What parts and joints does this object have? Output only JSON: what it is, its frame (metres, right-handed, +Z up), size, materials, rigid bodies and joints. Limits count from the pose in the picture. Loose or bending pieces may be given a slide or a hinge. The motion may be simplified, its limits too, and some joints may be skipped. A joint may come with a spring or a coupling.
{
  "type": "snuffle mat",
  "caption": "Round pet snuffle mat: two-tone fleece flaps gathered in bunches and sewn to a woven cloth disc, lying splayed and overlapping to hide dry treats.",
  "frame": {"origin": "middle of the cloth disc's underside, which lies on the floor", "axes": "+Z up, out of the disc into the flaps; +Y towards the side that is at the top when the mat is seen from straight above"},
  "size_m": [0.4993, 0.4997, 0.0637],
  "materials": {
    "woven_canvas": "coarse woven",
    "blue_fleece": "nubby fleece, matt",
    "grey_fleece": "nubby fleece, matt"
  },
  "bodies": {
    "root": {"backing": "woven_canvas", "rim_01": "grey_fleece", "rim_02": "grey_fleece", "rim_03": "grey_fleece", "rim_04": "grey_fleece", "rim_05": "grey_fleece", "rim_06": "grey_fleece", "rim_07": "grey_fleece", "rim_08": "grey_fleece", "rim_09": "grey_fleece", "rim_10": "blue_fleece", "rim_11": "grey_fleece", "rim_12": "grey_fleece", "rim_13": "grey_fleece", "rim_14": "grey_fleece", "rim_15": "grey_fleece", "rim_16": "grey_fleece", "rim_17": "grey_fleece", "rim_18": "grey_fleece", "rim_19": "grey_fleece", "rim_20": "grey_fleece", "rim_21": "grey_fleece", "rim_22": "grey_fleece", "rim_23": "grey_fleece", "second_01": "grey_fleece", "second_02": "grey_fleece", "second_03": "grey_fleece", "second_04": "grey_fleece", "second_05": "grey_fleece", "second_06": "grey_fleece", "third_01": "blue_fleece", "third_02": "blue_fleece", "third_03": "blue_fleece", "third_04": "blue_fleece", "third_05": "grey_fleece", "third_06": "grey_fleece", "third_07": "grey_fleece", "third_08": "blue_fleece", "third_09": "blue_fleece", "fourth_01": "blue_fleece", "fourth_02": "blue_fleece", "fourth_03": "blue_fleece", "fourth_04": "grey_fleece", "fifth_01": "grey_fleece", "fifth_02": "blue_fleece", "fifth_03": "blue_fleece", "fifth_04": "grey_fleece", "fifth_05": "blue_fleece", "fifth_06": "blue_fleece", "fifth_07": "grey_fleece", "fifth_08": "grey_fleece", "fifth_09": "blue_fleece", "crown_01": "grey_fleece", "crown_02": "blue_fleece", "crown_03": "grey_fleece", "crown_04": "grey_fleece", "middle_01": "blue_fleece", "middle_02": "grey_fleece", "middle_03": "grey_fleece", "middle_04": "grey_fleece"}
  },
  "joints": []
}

=-=-=

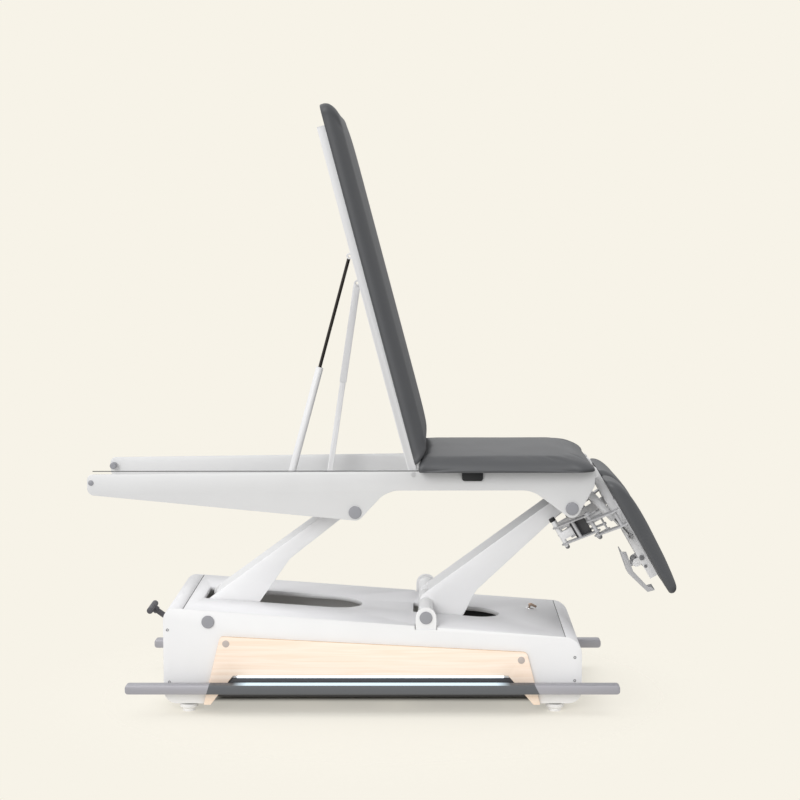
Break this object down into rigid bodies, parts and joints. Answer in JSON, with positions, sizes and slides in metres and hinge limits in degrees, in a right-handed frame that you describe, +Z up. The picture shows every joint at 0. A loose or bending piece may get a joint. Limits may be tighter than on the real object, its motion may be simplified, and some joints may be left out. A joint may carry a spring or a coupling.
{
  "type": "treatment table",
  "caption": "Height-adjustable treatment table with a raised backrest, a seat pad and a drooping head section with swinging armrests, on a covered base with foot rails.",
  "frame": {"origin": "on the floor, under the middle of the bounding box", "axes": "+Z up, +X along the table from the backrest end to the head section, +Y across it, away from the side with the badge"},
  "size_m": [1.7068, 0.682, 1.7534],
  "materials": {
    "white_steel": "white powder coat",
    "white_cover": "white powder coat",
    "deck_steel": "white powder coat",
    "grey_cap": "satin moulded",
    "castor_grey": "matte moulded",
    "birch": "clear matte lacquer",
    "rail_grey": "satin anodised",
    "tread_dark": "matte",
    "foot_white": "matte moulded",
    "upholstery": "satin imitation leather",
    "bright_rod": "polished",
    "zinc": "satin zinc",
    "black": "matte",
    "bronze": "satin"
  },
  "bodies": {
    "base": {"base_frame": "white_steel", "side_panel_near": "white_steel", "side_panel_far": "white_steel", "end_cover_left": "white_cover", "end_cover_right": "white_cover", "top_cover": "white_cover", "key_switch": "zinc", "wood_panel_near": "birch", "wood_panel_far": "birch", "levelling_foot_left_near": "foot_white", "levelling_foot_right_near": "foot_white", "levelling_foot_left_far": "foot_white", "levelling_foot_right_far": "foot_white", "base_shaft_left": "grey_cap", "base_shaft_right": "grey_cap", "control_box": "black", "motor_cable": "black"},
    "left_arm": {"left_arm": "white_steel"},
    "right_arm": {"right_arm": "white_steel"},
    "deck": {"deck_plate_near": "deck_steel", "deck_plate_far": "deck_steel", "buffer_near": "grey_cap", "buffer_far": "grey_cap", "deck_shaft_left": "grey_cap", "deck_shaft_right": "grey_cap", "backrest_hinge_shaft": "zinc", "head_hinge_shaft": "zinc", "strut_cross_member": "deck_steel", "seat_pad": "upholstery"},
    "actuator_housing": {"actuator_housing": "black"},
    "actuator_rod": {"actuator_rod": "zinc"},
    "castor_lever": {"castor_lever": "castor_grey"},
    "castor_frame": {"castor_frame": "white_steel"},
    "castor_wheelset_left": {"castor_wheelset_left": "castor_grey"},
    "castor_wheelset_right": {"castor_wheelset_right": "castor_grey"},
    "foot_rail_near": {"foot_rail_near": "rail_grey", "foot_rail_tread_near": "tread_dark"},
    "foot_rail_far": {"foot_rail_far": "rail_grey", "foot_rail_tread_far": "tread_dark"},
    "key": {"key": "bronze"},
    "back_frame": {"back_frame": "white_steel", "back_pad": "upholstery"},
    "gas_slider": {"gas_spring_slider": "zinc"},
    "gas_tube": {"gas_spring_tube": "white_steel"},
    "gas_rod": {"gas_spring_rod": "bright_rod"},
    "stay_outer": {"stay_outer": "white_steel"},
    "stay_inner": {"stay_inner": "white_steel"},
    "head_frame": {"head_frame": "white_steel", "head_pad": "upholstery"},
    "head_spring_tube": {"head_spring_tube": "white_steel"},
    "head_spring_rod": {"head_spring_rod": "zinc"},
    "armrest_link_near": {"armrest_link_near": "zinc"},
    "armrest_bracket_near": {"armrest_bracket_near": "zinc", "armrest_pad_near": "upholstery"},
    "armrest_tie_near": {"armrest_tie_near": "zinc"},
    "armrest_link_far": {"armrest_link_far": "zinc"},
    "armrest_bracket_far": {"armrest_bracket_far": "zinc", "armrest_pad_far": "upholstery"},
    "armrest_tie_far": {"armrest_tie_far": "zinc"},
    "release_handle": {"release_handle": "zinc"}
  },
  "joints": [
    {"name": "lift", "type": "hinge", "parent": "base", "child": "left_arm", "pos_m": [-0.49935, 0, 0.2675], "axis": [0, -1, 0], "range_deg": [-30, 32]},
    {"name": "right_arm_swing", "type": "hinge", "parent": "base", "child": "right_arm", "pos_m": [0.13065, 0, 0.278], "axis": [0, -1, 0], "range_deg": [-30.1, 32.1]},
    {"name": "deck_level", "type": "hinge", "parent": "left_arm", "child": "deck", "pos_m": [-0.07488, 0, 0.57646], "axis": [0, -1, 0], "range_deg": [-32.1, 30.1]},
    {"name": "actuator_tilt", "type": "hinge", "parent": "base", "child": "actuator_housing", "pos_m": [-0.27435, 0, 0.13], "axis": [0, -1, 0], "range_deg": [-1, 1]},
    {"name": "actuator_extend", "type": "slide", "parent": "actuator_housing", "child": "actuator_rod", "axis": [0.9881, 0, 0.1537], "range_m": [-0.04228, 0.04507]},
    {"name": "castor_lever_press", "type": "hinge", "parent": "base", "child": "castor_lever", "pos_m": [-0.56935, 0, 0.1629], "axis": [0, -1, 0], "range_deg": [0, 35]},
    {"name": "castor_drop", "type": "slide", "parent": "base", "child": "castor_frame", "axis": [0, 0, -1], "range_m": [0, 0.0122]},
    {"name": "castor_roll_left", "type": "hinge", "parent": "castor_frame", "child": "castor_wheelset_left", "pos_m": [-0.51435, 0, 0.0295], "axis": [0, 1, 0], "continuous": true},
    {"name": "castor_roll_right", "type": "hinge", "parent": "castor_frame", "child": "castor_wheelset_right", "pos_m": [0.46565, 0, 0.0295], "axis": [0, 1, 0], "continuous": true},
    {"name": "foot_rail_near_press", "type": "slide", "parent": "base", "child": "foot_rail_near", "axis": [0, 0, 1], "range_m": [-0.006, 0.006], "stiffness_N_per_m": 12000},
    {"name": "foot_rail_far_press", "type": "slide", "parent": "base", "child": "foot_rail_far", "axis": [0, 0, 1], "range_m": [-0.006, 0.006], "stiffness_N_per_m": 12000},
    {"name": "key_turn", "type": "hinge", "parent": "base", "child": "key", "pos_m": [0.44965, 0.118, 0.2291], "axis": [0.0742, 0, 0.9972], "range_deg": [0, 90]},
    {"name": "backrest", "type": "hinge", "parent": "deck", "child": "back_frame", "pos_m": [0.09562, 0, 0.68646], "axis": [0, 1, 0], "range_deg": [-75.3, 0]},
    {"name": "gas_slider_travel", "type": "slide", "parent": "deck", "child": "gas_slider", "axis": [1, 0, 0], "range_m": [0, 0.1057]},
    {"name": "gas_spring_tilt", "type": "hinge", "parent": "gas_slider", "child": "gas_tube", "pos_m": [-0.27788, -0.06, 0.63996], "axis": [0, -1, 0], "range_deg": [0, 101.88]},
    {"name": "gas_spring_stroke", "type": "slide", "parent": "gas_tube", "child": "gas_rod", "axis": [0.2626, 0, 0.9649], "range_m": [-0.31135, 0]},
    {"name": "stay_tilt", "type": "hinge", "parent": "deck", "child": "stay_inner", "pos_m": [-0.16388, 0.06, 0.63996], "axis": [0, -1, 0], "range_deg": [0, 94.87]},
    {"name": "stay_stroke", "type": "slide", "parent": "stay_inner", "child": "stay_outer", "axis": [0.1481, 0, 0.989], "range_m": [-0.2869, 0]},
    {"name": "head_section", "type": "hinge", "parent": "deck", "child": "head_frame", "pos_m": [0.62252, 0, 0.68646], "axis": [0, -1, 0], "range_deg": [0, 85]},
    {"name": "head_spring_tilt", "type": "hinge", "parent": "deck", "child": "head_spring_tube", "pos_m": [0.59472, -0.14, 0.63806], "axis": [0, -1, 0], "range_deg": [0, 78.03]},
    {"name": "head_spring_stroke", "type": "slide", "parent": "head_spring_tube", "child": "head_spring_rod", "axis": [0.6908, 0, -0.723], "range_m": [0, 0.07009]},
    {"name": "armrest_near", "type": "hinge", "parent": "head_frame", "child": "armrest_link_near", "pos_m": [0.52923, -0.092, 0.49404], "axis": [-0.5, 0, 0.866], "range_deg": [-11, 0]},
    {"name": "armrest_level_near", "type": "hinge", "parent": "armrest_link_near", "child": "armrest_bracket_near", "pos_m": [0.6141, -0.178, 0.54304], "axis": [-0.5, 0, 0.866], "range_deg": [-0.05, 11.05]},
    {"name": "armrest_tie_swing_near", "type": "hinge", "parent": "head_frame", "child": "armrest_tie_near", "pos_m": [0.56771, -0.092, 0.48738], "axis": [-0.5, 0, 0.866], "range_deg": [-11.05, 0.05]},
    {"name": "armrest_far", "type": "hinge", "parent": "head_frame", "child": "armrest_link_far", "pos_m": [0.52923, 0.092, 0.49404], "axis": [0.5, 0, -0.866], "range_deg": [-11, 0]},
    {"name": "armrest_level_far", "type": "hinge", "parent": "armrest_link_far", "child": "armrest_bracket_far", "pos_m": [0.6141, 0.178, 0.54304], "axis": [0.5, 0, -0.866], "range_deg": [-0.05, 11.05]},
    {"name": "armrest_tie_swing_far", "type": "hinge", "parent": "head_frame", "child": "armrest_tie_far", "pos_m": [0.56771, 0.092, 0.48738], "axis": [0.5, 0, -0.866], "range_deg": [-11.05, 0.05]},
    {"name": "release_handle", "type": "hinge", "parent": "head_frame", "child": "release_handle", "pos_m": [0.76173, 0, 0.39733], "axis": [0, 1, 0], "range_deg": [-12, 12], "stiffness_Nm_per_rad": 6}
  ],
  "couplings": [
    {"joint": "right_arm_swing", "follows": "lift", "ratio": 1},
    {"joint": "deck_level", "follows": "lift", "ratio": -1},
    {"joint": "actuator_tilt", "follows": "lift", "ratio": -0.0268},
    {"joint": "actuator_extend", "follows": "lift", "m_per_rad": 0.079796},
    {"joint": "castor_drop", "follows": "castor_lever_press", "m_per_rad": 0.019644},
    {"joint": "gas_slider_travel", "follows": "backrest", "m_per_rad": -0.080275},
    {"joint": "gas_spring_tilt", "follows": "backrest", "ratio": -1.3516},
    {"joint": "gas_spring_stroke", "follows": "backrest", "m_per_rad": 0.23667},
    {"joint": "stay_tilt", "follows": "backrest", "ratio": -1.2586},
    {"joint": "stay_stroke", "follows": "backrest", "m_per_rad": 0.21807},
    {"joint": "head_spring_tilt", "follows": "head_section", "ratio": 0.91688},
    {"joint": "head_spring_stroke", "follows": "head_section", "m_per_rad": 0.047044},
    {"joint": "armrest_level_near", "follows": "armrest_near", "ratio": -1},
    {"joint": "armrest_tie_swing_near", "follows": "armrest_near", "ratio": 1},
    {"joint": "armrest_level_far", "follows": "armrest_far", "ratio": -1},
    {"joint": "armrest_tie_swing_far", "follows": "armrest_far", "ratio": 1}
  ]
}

=-=-=

§ **Brief**: Where a line above includes "object", copy that line.

§ **Written reply**:
What parts and joints does this object have? Output only JSON: what it is, its frame (metres, right-handed, +Z up), size, materials, rigid bodies and joints. Limits count from the pose in the picture. Loose or bending pieces may be given a slide or a hinge. The motion may be simplified, its limits too, and some joints may be skipped. A joint may come with a spring or a coupling.
Break this object down into rigid bodies, parts and joints. Answer in JSON, with positions, sizes and slides in metres and hinge limits in degrees, in a right-handed frame that you describe, +Z up. The picture shows every joint at 0. A loose or bending piece may get a joint. Limits may be tighter than on the real object, its motion may be simplified, and some joints may be left out. A joint may carry a spring or a coupling.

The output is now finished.